Only success last year were grape and cherry tomatoes. Sugar snap beans o.k.--never made it back to the house.

Serendipity rules--- started growing salad lettuce in box planters on a table in front of the house (southern exposure) to prevent rabbits eating it. Unforeseen benefit---- no dirt on leaves, I don't have to bend over.

Started gardening decades ago so I'd know what wasn't sprayed on my food. Plus the good feeling when I see "gourmet baby lettuce" for $7 per pound at store.
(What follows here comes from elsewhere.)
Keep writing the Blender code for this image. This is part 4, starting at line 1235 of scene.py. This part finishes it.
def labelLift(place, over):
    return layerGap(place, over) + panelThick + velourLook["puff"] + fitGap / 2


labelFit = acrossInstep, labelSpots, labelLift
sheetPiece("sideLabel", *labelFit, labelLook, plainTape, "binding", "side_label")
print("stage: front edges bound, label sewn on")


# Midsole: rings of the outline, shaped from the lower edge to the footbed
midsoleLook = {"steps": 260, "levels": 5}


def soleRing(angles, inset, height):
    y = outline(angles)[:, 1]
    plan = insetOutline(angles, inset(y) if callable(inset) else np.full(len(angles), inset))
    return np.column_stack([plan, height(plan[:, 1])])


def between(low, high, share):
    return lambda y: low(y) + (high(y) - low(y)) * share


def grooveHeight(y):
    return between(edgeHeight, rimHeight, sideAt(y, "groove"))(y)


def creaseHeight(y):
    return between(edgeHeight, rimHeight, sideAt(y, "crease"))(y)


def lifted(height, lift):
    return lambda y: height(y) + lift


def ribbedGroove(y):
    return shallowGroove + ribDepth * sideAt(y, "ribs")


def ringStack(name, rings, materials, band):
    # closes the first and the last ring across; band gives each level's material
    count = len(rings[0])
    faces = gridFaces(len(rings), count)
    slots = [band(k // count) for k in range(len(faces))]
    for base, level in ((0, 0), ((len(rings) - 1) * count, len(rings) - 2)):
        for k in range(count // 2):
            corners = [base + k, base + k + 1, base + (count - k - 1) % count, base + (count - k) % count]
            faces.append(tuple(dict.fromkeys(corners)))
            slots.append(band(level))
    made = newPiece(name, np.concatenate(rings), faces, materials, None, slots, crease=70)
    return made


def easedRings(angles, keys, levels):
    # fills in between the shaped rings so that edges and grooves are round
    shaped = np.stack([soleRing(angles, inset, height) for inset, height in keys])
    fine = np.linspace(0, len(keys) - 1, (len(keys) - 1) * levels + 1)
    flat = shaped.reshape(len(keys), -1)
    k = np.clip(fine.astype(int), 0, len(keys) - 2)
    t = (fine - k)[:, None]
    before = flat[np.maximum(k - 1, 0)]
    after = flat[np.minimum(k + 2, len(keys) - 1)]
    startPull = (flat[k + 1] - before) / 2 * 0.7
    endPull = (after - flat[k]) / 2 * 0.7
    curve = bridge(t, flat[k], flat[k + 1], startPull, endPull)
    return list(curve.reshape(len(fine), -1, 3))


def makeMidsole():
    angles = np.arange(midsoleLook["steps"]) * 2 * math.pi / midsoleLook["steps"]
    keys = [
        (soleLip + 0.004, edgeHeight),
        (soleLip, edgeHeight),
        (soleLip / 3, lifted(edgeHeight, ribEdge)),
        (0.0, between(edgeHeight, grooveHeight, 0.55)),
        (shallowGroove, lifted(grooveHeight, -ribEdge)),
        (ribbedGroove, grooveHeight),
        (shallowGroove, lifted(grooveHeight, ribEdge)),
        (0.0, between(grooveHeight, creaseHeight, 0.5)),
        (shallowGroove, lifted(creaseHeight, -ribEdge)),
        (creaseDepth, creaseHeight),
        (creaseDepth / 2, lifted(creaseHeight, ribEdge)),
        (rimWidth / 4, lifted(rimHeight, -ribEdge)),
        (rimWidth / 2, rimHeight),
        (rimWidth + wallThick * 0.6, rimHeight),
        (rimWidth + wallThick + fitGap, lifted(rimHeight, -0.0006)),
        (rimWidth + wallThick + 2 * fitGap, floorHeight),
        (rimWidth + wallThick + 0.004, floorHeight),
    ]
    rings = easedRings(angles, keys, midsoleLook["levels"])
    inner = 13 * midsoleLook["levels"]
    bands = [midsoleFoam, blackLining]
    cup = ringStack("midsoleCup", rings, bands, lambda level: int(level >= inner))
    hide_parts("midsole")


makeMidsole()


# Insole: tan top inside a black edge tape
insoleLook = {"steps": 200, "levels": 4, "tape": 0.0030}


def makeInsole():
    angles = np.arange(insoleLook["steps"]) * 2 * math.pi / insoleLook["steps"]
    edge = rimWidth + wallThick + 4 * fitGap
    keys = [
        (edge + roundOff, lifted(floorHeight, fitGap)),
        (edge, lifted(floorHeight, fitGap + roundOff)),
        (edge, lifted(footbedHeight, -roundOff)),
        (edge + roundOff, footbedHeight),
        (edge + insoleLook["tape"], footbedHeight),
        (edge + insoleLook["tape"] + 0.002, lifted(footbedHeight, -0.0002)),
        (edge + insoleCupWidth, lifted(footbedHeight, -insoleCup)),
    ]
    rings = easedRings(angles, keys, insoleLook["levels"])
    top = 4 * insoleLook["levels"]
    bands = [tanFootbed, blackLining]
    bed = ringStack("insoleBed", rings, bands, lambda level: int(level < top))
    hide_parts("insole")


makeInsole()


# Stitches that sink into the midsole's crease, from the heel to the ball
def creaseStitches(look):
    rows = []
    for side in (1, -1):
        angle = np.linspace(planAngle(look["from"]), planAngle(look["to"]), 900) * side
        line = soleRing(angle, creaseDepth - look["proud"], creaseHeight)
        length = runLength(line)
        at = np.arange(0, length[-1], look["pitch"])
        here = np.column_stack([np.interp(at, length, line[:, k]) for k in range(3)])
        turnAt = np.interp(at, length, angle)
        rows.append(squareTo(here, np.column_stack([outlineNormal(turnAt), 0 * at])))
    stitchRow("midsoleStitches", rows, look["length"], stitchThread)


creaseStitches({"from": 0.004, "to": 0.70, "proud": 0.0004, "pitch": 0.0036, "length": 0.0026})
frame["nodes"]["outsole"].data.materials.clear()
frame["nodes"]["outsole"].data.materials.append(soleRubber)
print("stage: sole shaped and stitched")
Any/all input much appreciated.


Jan 5, 2009
Richland, NJ
Here's a link back to the alfalfa meal post:

I'm quite impressed with its utility in improving all NJ soils, including Pinelands soil, although its price has doubled over the last few years. It is available from feed stores like Agway, Butterhofs, and Garoppos. We still have old-fashioned farm markets that sell vegetable plants that do well locally (around Richland). Bertuzzis, C&M Greenhouses, and Levaris come to mind. Find a similar purveyor who is familiar with your backyard, which is probably enriched with silt called loess that blew in off the Delaware during the Ice Age. Loess deposition pretty much never made it this far east, so the name Richland carries as much credence as Greenland does. I'm on a big droughty acidic sand pile. You might want to start at the low end of alfalfa application, say a half-pound per square inch, er... foot.

Good luck!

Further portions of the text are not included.